CIMIC has stepped up its acquisition spree by making a $243 million full takeover play for mining services group Sedgman.
Sedgman has asked shareholders not to take any action for now while its board considers the offer made by its largest shareholder.
Sedgman shares surged by more than a third, closing 28 cents higher at $1.07.
CIMIC made an unconditional offer to buy the 63.01 per cent of Sedgman shares it does not already own, at a price of $1.07 each. The offer implied a 35 per cent premium to Sedgman’s closing price of 79 cents on Tuesday.
“As the offer is specified to be unconditional, CIMIC will not be able to withdraw. Therefore, there is no need for shareholders to take any action at this time,” Sedgman’s directors, other than the CIMIC nominee on the board, said in a statementCIMIC in $243m Takeover of Sedgman.
Sedgman said its board had formed a separate panel to consider the offer, and had also appointed Citi and Norton Rose Fulbright as advisers.
The company also is in the process of appointing an independent expert to evaluate the offer.
CIMIC’s bid comes just weeks after it launched a $119 million takeover offer for residential property developer Devine and voted against executive remuneration proposals at mining services firm Macmahon Holdings.
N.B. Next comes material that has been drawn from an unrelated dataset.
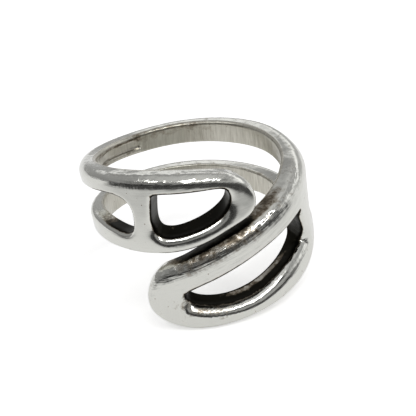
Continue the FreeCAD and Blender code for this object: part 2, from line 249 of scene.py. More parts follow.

The construction giant, formerly called Leighton Holdings before it was acquired by Spanish infrastructure group ACS in 2015, has been looking to further strengthen its hold in the Australian market.
CIMIC has been a long-time strategic investor in Brisbane-based Sedgman, which offers construction and maintenance services to the global mining industry.
It currently holds 36.99 per cent in the Australian company, while unit Theiss also has several joint ventures with Sedgman.
“CIMIC is seeking to increase its shareholding in Sedgman to a level where it can better support the future direction of Sedgman,” it said in a statement to the ASX.
It said it planned to restructure Sedgman’s board and review the company’s capital management policies.
In November, CIMIC surprised Sedgman’s board by voting against most resolutions at the company’s annual general meeting, resulting in several of its directors having to step down.
At the time, it had demanded more representation on the company’s board and asked that Sedgman’s founder directors be removed.